Making It Real: Heavy-Duty Data
Netflix offered up a huge, real-world data set of people’s movie ratings. This alone would have been enough to get lots of smart people playing with the data. Most aspiring data miners—who don’t happen to work at Netflix, Amazon.com, or other data-rich players—rarely if ever get a crack at data like this.
That said, Netflix slightly tainted this feature by “perturbing” an unspecified amount of the data “to prevent certain inferences being drawn about the Netflix customer base.” It’s not a big issue because a built-in limit exists to Netflix’s messing with the data: If the perturbed data ends up differing from the original data in important ways, Netflix could end up with a nightmare scenario where the winning algorithm exploits those differences and thus is not applicable to the original data. If that happened, Netflix would pay $1 million for an algorithm they can’t use on their actual data. As a result, we can safely assume the perturbed data is faithful to the original.
Talking Right: The Web Site
The Netflix Prize has its own Web site with a voice that is well tuned to its “customers,” the researcher types. The Rules and FAQ pages are not written in legalese, academic jargon, or various marketing dialects that no one speaks but that nevertheless appear in written form everywhere. The text is smart but informal, technical where necessary but not gratuitously so. To whomever wrote it, I salute you.
Giving Back: Winner Tells the World
Anticipating that most prospective researchers would immediately look for a catch—like what happens to the intellectual property you submit—Netflix summarizes the relevant terms in plain English: “To win...you must share your method with (and non-exclusively license it to) Netflix, and you must describe to the world how you did it and why it works.” I expected something far more dire. Besides adding a touch of idealism to the proceedings, the bit about telling the world talks to the likeliest suspects for contestants: academics or corporate researchers who have strong professional incentives to publish their work.
Selling the Goal: It’s Only 10%
“10% improvement” is a clever packaging of the goal, because it’s a lot harder than it sounds. According to the FAQ, Netflix’s own algorithm—the one you’re trying to beat by 10%—is only 10% better than “if you just predicted the average rating for each movie.” In other words, a naive approach works pretty well. And while there is still a significant amount of distance between Netflix’s algorithm and perfection, anything close to perfection is impossible because people are not consistent raters, neither among each other nor individually over time. Thus, a major unknown is how much headroom exists to do better before one hits the wall of rating noise. Yet it is known that achieving the first 10% over a naive approach was far from trivial.
The Results So Far
Three weeks into the competition, more than 10,000 contestants have registered. Twelve contestants have cleared the 1% improvement mark, seven have cleared 2%, three have cleared 3%, and two have cleared 4%. The current leader is at 4.67% improvement, almost half way to the $1 million prize.
Given that Netflix was ready to let the contest run for ten years, and included yearly “Progress Prizes” for contestants that could exceed the best score by 1%, I’d say the Netflix Prize has exceeded expectations so far. And that does not factor-in the positive public relations and consumer awareness that came with the various press hits.

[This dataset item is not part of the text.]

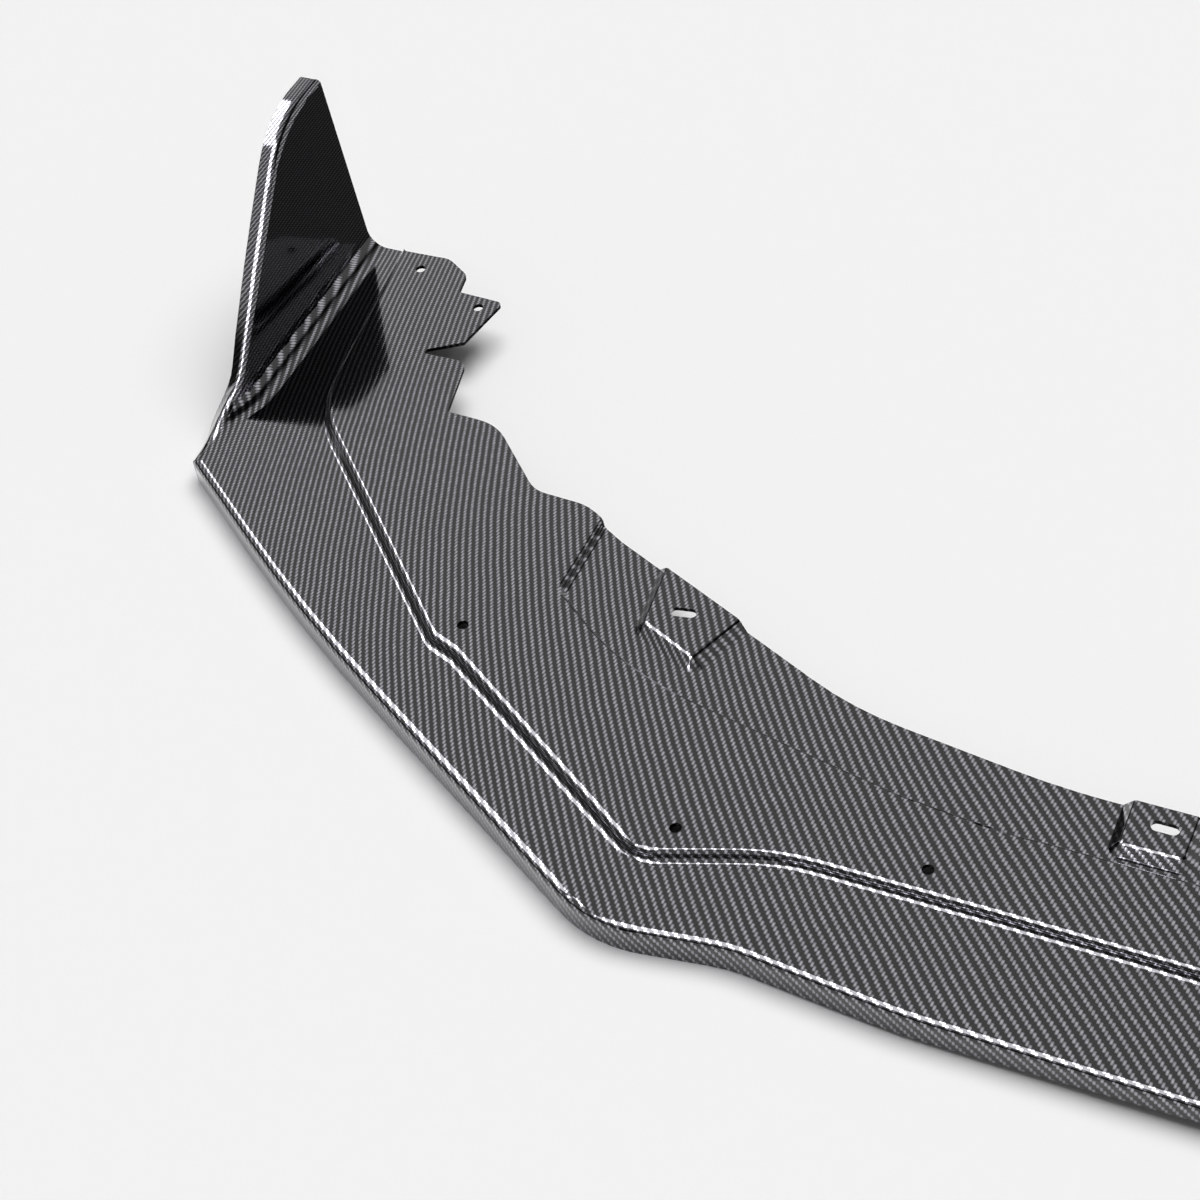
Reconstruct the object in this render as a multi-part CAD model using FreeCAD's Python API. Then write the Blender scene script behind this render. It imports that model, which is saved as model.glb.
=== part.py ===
import FreeCAD, Part
import math
import os

# A front splitter lip, moulded in one piece as a thin laminate: a flat blade with a turned-down
# rim, a raised flange that bolts up under the bumper, a recess with slotted pads, and an
# upswept fin at each end. Sizes are in mm. Outlines are drawn for the left half, with x = 0 on
# the symmetry plane and y = 0 at the front face, and mirrored.

# Laminate
WALL = 3.0

# Heights above the floor
BLADE_TOP = 24.0
STEP_HEIGHT = 10.0
RECESS_DEPTH = 8.0
FIN_TOP = 184.0
CENTRE_LIFT = 9.0

# Plan
DEPTH = 545.0
HALF_WIDTH = 900.0
SIDE = -HALF_WIDTH
FIN_JOIN_X = SIDE + 33.0
BLADE_DEPTH = 81.0
RECESS_LINE = 142.0
REAR_EDGE = 190.0

# Roundings of the section
RIM_ROUND = 6.0
STEP_TOP_ROUND = 4.5
STEP_BASE_ROUND = 4.5
RECESS_TOP_ROUND = 3.5
RECESS_BASE_ROUND = 3.5
LEAST_ROUND = 2.0

# Front edge of the blade, from the outer corner to the centre: x, y, corner radius
OUTER_CORNER = (SIDE, 280.5, 8.0)
FRONT_CORNER = (-439.0, -3.2, 95.0)
FRONT_DIP = (-351.0, 9.5, 130.0)
FRONT_CENTRE = (-236.0, 0.0, 400.0)
ARM_BULGE_SHARE = 0.337
ARM_BULGE = 16.0
ARM_MIDDLE = (
    SIDE + ARM_BULGE_SHARE * (FRONT_CORNER[0] - SIDE),
    OUTER_CORNER[1] + ARM_BULGE_SHARE * (FRONT_CORNER[1] - OUTER_CORNER[1]) - ARM_BULGE,
    1800.0,
)

# Step up to the flange
STEP_HEEL = (SIDE + 70.5, 355.0, 110.0)
STEP_JOG_START = (SIDE + 262.0, 172.0, 22.0)
STEP_JOG_END = (SIDE + 284.0, 164.0, 22.0)
STEP_CORNER = (-430.0, 50.0, 34.0)
STEP_STRAIGHT = (-345.0, BLADE_DEPTH - 1.5, 150.0)
STEP_CENTRE = (-200.0, BLADE_DEPTH, 2000.0)
STEP_TAIL_SLOPE = 0.14

# Recess at the back of the flange
RECESS_END = (SIDE + 329.0, RECESS_LINE + 97.0, 9.0)
RECESS_BEND = (SIDE + 400.0, RECESS_LINE + 45.0, 250.0)
RECESS_STRAIGHT = (-262.0, RECESS_LINE, 700.0)

# Trimmed rear edge, from the end of the arm to the centre: x, share of the arm's run, radius
ARM_RUN = DEPTH - REAR_EDGE
REAR_TRIM = [
    (FIN_JOIN_X, 1.0, 0.0),
    (SIDE + 42.0, 1.0, 4.0),
    (SIDE + 49.0, 0.973, 4.0),
    (SIDE + 89.0, 0.976, 14.0),
    (SIDE + 111.0, 0.938, 8.0),
    (SIDE + 115.0, 0.880, 3.0),
    (SIDE + 154.0, 0.875, 4.0),
    (SIDE + 146.0, 0.732, 3.0),
    (SIDE + 122.0, 0.689, 2.0),
    (SIDE + 122.0, 0.675, 2.0),
    (SIDE + 158.0, 0.677, 10.0),
    (SIDE + 170.0, 0.525, 3.5),
    (SIDE + 212.0, 0.521, 42.0),
    (SIDE + 269.0, 0.369, 26.0),
    (SIDE + 312.0, 0.363, 40.0),
    (SIDE + 347.0, 0.310, 40.0),
    (-346.0, 0.054, 260.0),
    (-200.0, 0.0, 500.0),
]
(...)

If the progress continues at the current rate, the contest will be over at the three-month minimum that Netflix has set. However, extrapolating from the current pace is risky. Every additional point of improvement will be harder, and we don’t know where the practical limit is.
Why It’s Different
There have been various other data-mining competitions. I’ll hazard a guess that Netflix’s is the first to be covered as a feature story in The New York Times and will easily be the largest ever in term of participation. (The New York Times story is already behind the pay wall, but a syndicated version is available at News.com.)
The comparison with previous competitions is not fair, because other competitions were academic affairs, providing a little collegial competition at conferences. Yet Netflix’s success underlines how much more can be done when a data-mining competition becomes a means to do business.
By treating the Netflix Prize as a product, complete with features designed to maximize “customer” buy-in, Netflix created something far better than spending $1 million on its own researchers’ salaries over time. In that sense, the Netflix Prize is more interesting as a business method—spearheaded by spot-on product marketing—than a “Which algorithm will win?” story.
So I say to Netflix: Great idea, great execution. And to the contestants: May the best algorithm win.